- TASK TO CARRY OUT: From the data that follows, print exactly the lines starting at the one containing "drawer_side(2, box_x1 - box_t);" and ending at the one containing "zip(*points))), Vector(map(max, zip(*points)))"; include both of them and nothing more.

- GIVEN MATERIAL:
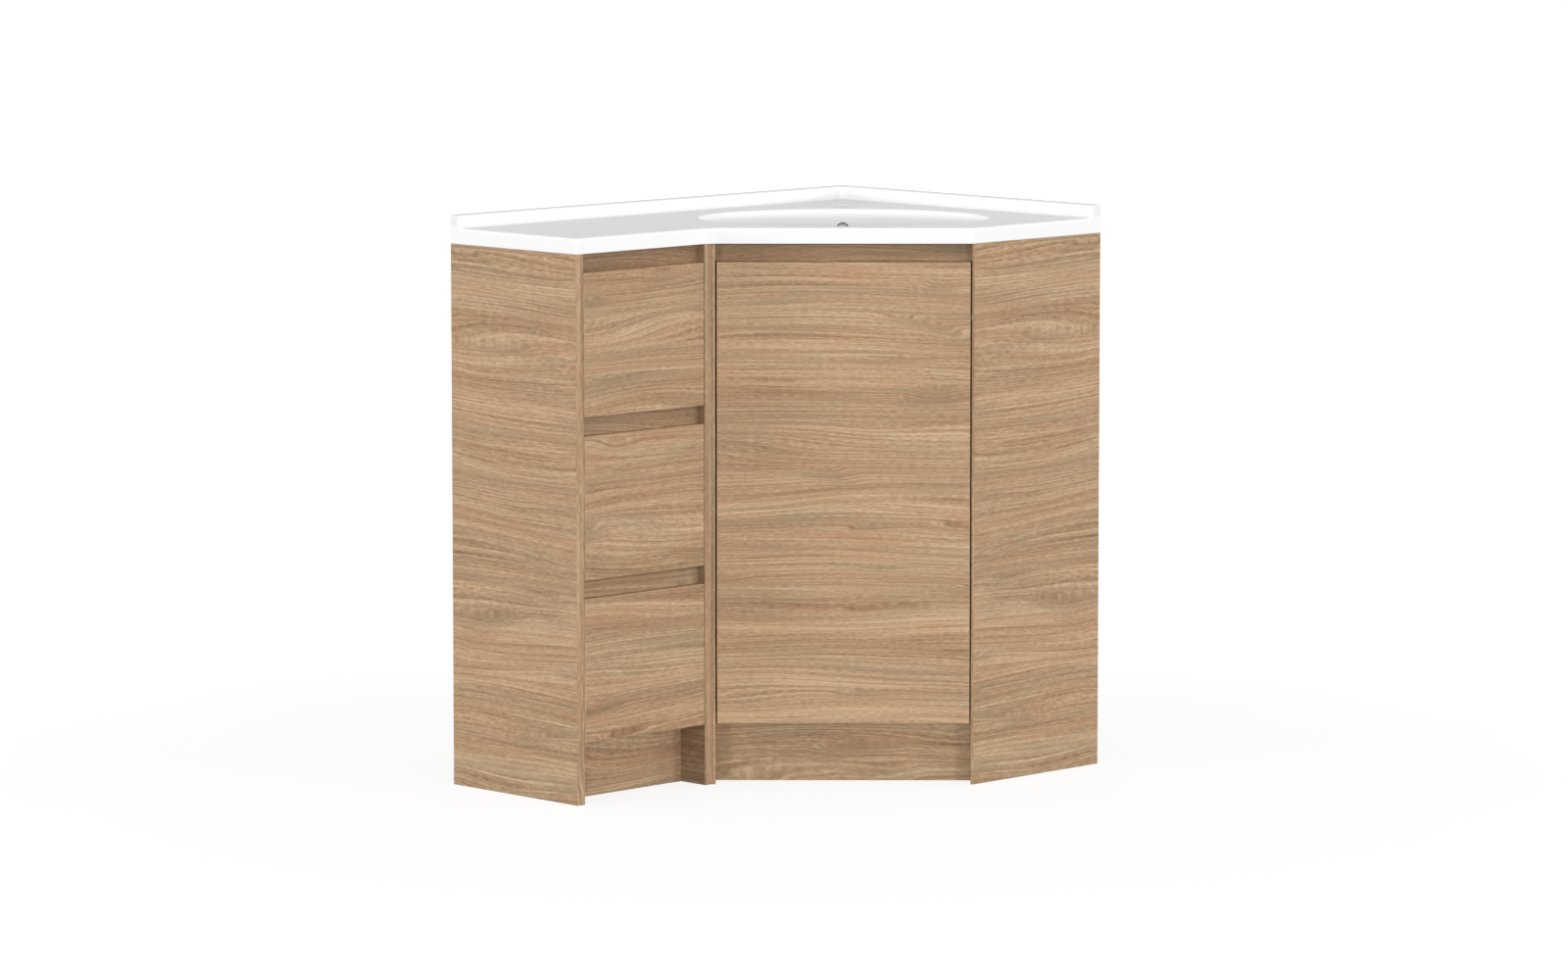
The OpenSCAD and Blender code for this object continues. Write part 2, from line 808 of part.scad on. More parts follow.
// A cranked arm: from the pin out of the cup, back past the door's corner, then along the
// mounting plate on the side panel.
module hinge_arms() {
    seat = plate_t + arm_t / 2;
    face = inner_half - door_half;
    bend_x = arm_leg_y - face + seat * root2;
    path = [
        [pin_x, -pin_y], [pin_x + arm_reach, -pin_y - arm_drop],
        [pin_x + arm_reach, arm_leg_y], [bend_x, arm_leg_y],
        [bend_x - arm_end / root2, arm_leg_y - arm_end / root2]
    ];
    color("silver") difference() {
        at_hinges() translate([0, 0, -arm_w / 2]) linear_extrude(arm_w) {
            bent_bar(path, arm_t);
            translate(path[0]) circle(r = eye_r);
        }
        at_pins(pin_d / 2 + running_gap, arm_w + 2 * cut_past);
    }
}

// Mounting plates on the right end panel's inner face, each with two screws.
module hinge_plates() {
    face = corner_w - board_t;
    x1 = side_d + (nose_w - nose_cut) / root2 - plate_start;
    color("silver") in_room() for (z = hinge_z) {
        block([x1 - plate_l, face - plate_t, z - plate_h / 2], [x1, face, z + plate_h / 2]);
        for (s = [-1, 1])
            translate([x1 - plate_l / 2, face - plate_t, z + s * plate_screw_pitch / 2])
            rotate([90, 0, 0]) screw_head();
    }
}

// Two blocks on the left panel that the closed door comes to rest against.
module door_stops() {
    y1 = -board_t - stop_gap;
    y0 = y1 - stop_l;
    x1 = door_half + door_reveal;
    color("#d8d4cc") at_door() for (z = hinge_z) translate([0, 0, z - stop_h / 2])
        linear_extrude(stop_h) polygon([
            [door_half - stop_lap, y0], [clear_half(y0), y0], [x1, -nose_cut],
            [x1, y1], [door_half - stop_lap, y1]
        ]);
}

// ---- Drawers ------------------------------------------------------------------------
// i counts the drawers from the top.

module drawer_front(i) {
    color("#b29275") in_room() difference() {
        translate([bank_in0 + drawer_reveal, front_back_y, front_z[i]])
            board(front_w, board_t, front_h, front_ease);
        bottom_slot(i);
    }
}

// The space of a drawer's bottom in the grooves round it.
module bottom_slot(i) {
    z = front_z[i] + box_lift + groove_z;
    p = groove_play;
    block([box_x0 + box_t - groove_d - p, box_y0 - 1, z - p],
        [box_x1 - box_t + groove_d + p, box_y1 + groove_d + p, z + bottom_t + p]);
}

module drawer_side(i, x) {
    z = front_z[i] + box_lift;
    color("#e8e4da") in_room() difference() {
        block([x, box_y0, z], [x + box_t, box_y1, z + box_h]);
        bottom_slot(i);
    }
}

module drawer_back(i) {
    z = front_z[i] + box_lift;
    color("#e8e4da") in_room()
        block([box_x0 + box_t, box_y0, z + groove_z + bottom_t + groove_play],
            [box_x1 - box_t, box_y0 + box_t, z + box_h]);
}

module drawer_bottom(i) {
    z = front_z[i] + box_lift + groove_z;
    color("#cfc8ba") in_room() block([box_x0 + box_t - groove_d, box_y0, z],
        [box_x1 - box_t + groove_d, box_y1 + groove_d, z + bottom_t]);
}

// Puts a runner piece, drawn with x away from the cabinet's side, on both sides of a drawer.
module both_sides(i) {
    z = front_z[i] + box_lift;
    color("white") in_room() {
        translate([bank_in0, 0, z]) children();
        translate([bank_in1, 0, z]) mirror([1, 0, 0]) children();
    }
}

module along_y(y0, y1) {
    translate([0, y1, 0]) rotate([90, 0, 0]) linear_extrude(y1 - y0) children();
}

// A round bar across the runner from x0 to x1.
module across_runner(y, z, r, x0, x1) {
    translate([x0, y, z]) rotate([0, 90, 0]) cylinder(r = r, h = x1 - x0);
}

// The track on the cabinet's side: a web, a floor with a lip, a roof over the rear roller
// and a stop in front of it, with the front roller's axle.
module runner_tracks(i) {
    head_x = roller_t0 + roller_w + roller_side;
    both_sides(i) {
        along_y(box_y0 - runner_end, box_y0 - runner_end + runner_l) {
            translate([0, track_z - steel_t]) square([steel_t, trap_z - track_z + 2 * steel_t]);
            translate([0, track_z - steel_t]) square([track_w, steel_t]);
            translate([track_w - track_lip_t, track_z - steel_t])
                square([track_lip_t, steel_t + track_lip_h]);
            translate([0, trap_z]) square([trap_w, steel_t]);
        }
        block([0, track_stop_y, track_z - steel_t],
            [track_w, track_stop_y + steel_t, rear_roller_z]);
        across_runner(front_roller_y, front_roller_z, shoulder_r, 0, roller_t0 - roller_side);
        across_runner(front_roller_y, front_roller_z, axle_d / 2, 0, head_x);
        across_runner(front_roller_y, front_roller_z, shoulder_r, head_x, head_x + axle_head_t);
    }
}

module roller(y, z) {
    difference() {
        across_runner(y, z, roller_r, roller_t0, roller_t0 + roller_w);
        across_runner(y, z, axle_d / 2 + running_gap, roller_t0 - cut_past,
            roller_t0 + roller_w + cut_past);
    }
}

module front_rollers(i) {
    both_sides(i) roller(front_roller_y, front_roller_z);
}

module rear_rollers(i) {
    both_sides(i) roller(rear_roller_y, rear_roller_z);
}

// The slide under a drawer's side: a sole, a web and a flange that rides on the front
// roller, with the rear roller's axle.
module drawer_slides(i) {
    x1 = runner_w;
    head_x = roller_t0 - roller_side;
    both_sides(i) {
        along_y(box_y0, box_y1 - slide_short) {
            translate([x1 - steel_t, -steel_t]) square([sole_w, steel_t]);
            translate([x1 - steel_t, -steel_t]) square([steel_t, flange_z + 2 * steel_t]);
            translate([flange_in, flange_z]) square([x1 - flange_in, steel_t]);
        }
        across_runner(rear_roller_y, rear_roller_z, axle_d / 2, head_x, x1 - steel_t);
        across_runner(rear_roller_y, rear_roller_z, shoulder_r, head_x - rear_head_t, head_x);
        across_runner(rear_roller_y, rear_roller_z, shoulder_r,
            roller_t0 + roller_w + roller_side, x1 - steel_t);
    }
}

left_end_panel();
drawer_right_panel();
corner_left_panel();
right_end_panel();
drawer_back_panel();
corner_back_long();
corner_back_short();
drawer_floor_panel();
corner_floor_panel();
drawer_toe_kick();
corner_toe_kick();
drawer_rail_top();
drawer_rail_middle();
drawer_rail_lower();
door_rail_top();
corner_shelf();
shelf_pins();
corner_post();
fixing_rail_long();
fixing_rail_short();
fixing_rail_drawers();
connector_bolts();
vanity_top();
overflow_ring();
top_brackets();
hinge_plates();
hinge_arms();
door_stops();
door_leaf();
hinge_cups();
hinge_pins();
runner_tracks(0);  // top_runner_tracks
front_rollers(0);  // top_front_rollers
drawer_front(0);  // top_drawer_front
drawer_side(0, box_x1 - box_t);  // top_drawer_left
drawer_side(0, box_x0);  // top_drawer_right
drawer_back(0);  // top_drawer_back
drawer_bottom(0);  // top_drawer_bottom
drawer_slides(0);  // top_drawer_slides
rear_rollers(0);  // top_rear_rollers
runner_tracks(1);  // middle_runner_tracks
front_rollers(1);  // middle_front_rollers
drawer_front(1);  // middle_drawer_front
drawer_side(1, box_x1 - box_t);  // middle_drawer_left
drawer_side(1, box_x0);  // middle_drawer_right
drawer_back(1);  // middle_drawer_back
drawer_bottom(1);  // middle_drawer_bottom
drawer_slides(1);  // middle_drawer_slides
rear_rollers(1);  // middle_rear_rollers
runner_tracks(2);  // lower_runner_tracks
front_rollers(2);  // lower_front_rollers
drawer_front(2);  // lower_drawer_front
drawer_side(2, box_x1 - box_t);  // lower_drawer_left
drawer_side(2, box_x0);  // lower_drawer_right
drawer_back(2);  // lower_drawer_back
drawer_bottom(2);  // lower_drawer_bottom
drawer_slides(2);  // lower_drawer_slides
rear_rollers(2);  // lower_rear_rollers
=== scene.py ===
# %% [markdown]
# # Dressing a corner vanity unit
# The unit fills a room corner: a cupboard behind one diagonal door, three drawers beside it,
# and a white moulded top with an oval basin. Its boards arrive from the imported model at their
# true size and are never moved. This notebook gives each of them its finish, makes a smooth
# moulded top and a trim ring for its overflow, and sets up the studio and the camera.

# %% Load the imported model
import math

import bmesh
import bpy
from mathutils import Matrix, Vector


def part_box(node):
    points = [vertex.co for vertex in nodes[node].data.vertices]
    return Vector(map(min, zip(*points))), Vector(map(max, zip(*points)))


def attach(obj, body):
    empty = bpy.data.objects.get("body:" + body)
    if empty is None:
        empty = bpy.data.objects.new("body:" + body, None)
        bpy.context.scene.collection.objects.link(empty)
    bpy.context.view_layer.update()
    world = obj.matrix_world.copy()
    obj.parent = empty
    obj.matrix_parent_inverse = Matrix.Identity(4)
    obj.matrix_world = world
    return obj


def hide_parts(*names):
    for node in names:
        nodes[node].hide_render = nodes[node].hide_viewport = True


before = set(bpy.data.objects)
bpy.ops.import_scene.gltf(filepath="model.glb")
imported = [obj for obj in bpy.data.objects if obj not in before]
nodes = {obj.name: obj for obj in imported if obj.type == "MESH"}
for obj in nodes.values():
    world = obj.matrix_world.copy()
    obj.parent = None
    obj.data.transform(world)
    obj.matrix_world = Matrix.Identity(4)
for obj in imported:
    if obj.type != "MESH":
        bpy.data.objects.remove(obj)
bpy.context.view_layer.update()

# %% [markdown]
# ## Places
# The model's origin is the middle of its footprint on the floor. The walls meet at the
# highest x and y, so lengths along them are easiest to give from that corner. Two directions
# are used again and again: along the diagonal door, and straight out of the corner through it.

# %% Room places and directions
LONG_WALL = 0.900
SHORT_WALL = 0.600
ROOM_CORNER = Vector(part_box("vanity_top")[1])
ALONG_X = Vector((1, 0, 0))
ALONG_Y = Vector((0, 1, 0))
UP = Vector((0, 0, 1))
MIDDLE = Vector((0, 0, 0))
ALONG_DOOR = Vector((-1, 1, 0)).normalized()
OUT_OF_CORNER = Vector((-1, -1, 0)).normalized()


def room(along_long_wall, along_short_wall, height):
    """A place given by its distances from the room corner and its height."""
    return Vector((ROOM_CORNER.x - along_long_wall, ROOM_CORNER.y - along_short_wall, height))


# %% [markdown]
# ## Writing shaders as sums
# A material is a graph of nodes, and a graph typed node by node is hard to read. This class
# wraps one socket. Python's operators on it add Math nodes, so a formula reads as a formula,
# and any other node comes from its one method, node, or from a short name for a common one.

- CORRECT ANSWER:
drawer_side(2, box_x1 - box_t);  // lower_drawer_left
drawer_side(2, box_x0);  // lower_drawer_right
drawer_back(2);  // lower_drawer_back
drawer_bottom(2);  // lower_drawer_bottom
drawer_slides(2);  // lower_drawer_slides
rear_rollers(2);  // lower_rear_rollers
=== scene.py ===
# %% [markdown]
# # Dressing a corner vanity unit
# The unit fills a room corner: a cupboard behind one diagonal door, three drawers beside it,
# and a white moulded top with an oval basin. Its boards arrive from the imported model at their
# true size and are never moved. This notebook gives each of them its finish, makes a smooth
# moulded top and a trim ring for its overflow, and sets up the studio and the camera.

# %% Load the imported model
import math

import bmesh
import bpy
from mathutils import Matrix, Vector


def part_box(node):
    points = [vertex.co for vertex in nodes[node].data.vertices]
    return Vector(map(min, zip(*points))), Vector(map(max, zip(*points)))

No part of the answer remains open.